Au-delà des enjeux que vous soulevez, que faut-il faire maintenant, concrètement ? Le CSA a-t-il déjà mis en place certaines choses ?  

Joëlle Desterbecq : Les Baromètres des programmes, de la communication commerciale, les analyses portant sur la fiction télévisuelle et celles sur les métiers de l’audiovisuel montrent que la réflexion est globale. En effet, se pose la question de savoir qui est représenté à l’écran et comment ? Mais aussi qui est derrière la caméra ? Qui occupe les postes à responsabilité ? Qu’en est-il des œuvres audiovisuelles financées par des fonds publics ? Qu’en est-il de la formation des futur.e.s professionnel.le.s des médias ? etc. Il convient de faire porter la réflexion sur le genre et, au-delà, sur la diversité, sur l’ensemble de la chaîne de production-diffusion audiovisuelle. 

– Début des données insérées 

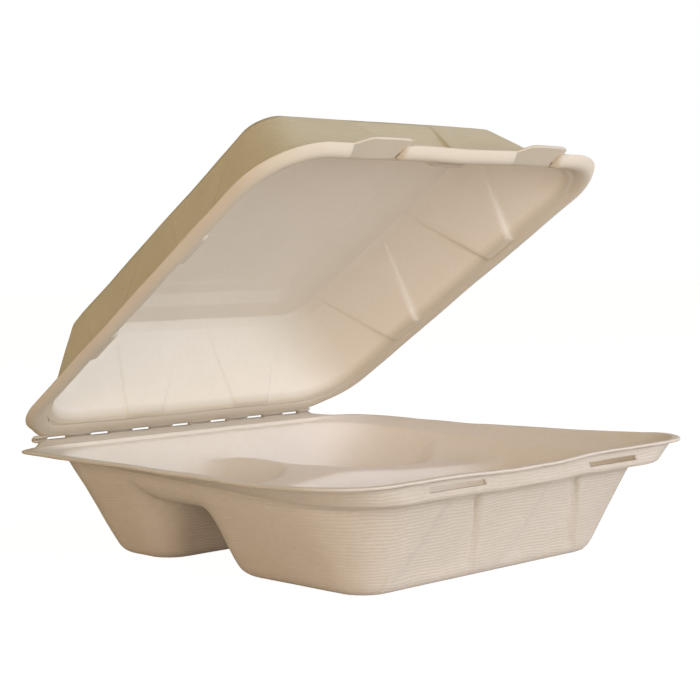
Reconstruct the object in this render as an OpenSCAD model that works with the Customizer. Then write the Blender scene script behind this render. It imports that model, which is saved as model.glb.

Dans cette optique, une formation aux stéréotypes dans la publicité et/ou dans les programmes a été proposée par les services du CSA aux étudiant.e.s de plusieurs Hautes Ecoles et Universités de la Fédération Wallonie-Bruxelles en 2019 et 2020. Il s’agit de faire connaître les missions du CSA, plus spécifiquement sur les questions d’égalité et de diversité, d’exposer le travail du Secrétariat d’instruction sur ces matières (la législation, le traitement des plaintes, les décisions) et les résultats des Baromètres. La formation propose aussi de revenir sur des concepts théoriques : genre, stéréotypes de genre, sexisme, atteinte à l’égalité, discrimination, liberté d’expression … et d’interagir sur des exemples audiovisuels concrets.  

Les résultats du Baromètre ont également été présentés au secteur publicitaire, ce qui a conduit à une collaboration avec l’UBA comme nous l’avons expliqué. 

Enfin, l’analyse des pratiques de toute la chaîne de production-diffusion audiovisuelle était également au cœur des travaux du groupe « Gender diversity » de l’ERGA (European Regulators Group for Audiovisual Media Services), présidé par le CSA. L’objectif de ce groupe – qui a déployé ses travaux en 2019 – était de recenser toutes les pratiques développées dans l’industrie audiovisuelle européenne pour promouvoir l’égalité de genre devant et derrière la caméra : les services de médias audiovisuels linéaires et non linéaires, l’industrie du film et du cinéma, le secteur publicitaire, etc. Toutes ces pratiques ont été compilées dans un rapport visant à partager la pluralité des méthodes existantes pour parvenir à une meilleure appréhension de l’égalité de genre et proposer des recommandations. 

Nous souhaitons poursuivre nos recherches et nos actions pour promouvoir une meilleure égalité des genres, en y associant l’ensemble de la chaine de production-diffusion audiovisuelle.  

Le CSA n’a pas fini de traiter la question de l’égalité des genres dans les médias. Quelles sont les projets à venir en matière d’études et recherches ?  

Camille Laville : Courant 2020, deux Baromètres et une recherche portant sur l’égalité des genres dans les médias seront publiées par le CSA.  

Alors que les précédentes éditions du Baromètre ont porté sur les services télévisuels, le CSA a mis en œuvre cette année un double Baromètre dédié aux programmes radio. Il comporte deux versants : l’analyse des programmes et de la communication commerciale.  

Par ailleurs, nous avons mené durant les derniers mois une recherche sur l’égalité des genres au sein des métiers de l’audiovisuel et des ressources humaines des services de médias audiovisuels. Il s’agit d’une recherche de grande ampleur fondée sur plusieurs terrains et trois méthodologies d’analyses complémentaires.